Uma embarcação que o presidente dos Estados Unidos, Donald Trump, disse transportar narcóticos ilegais e seguir em direção ao país foi atingida pelas forças militares norte-americanas enquanto navegava no sul do Caribe.
O ataque, ocorrido na terça-feira, deixou 11 mortos. Segundo Trump, a embarcação pertencia a um cartel de drogas que ele classificou como organização terrorista responsável por assassinatos nos EUA.
Pela Constituição, o poder de declarar guerra pertence ao Congresso, mas o presidente é o comandante-em-chefe das Forças Armadas. Presidentes de ambos os partidos já realizaram ataques militares no exterior sem aprovação do Congresso.
Essas ações são justificadas quando consideradas de interesse nacional, não restritas pelo Congresso e sem configurar uma guerra formal, conforme memorando do Escritório de Assessoria Jurídica da Casa Branca.
O ataque foi legal sob a lei dos EUA?
Tradicionalmente, presidentes ordenaram ataques contra combatentes inimigos, grupos terroristas como a Al Qaeda ou militantes como os houthis no Iêmen. O ataque de terça-feira marca uma mudança de padrão: Trump afirmou que a embarcação transportava drogas ilegais, algo que normalmente caberia à Guarda Costeira interceptar.
Caso a Guarda Costeira tivesse sido atacada ao tentar interceptar o barco, seus agentes estariam autorizados a se defender, segundo especialistas. No entanto, Trump divulgou nas redes sociais um vídeo que parecia mostrar o barco sendo destruído por um ataque aéreo.
O governo não apresentou evidências de ameaça iminente, de que a embarcação estivesse armada ou de que os tripulantes fossem alvos críticos de terrorismo, como em casos anteriores. O cartel Tren de Aragua, apontado por Trump como operador do barco, não está em guerra declarada com os EUA, diferentemente de grupos como a Al Qaeda. Para muitos ao redor do mundo, as vítimas eram civis e o ataque será interpretado como uma execução extrajudicial, dizem especialistas.
E quanto ao direito internacional?
A Carta da ONU proíbe o uso da força entre Estados, exceto em legítima defesa. Os EUA podem alegar que agiram em “autodefesa antecipatória”, e Trump disse que o Tren de Aragua estaria sob controle do presidente venezuelano Nicolás Maduro.
Mas especialistas lembram que essa justificativa não se sustenta sem provas de ataque iminente ou anterior do grupo. Autoridades venezuelanas também contestaram a presença ativa do cartel no país. Além disso, o direito de autodefesa contra atores não estatais ainda é tema de debate jurídico internacional.
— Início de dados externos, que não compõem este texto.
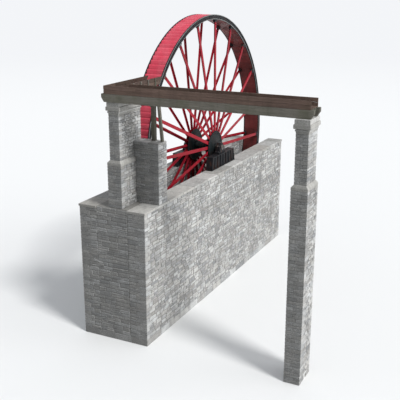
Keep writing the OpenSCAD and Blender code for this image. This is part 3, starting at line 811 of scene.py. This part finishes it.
def bearing_bed(side):
    low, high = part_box(side + "_bearing_bed")
    bed, bolts = Heap(side + " bed"), Heap(side + " bed bolts")
    mid_y, half = (low.y + high.y) / 2, (high.y - low.y) / 2
    base, top = high.x, high.x - 0.16
    foot, head = low.z - AXLE.z, high.z - AXLE.z
    z0, z1 = foot + PLATE, head - PLATE
    bed.crosswise(trapezium(base, base - 0.011, foot, z0), low.y, high.y)
    bed.crosswise(trapezium(top + 0.01, top, z1, head), low.y, high.y)
    bed.crosswise(trapezium(base - 0.06, top - 0.04, z0, z1), low.y + CORE_SET, high.y - CORE_SET)
    for k in range(BED_RIBS):
        t = 2 * k / (BED_RIBS - 1) - 1
        x0, x1 = t * (base - 0.05), t * (top - 0.04)
        rib = [(x0 - RIB_HALF, z0), (x0 + RIB_HALF, z0), (x1 + RIB_HALF, z1), (x1 - RIB_HALF, z1)]
        for face in (-1, 1):
            bed.crosswise(rib, mid_y + face * (half - CORE_SET), mid_y + face * (half - 0.012))
            if k % 2 == 0:
                bolts.bolt(Vector((x0 - math.copysign(0.1, t), mid_y + face * (half - 0.03),
                                   low.z + PLATE)), Z, 0.022, 0.03)
    piece(side + "_bed_casting", bed, *PIT_IRON, [side + "_bearing_bed"], bevel=0.005)
    piece(side + "_bed_bolts", bolts, *PIT_IRON)


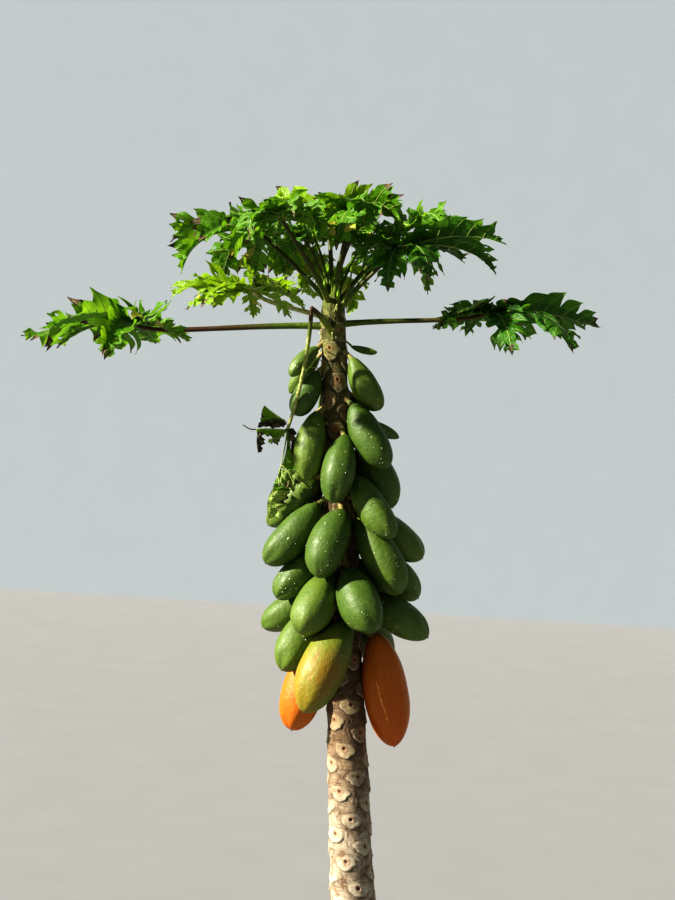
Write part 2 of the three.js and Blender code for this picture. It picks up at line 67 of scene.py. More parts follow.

Funcionários do governo Trump disseram que a embarcação estava em águas internacionais. Caso fosse registrada sob bandeira de algum país, o ataque seria considerado uma agressão em território estrangeiro, elevando o risco de escalada. Não foi informado se o barco tinha registro.
Quem pode contestar a legalidade do ataque?
Como o governo da Venezuela e o Tren de Aragua são considerados párias internacionais, pode não haver interesse imediato em contestar. Isso pode mudar se novos ataques ocorrerem, como já sinalizou o Pentágono.
Membros do Congresso criticaram a ação e defendem limites ao uso da força pelo presidente, embora, nas últimas décadas, o Legislativo tenha cedido cada vez mais esse poder. Processos judiciais internos contra a autoridade presidencial encontram grandes barreiras, já que tribunais tendem a deferir ao Executivo em questões de segurança e relações exteriores.
Familiares das vítimas poderiam tentar ações civis por indenização nos EUA, mas o processo seria longo e caro. Há ainda risco de cidadãos norte-americanos serem mortos em operações desse tipo, como ocorreu em 2011, quando um ataque de drone autorizado por Barack Obama matou Anwar al-Awlaki, militante da Al Qaeda nascido nos EUA.
O ataque também poderia ser levado a tribunais internacionais, como a Corte Interamericana de Direitos Humanos. Embora os EUA não sejam signatários, o foro já levou países a reconhecerem abusos passados.
Ainda que desafios jurídicos não prosperem, especialistas alertam que a ofensiva pode desgastar as relações internacionais de Washington e dificultar cooperações em políticas de combate às drogas e à imigração.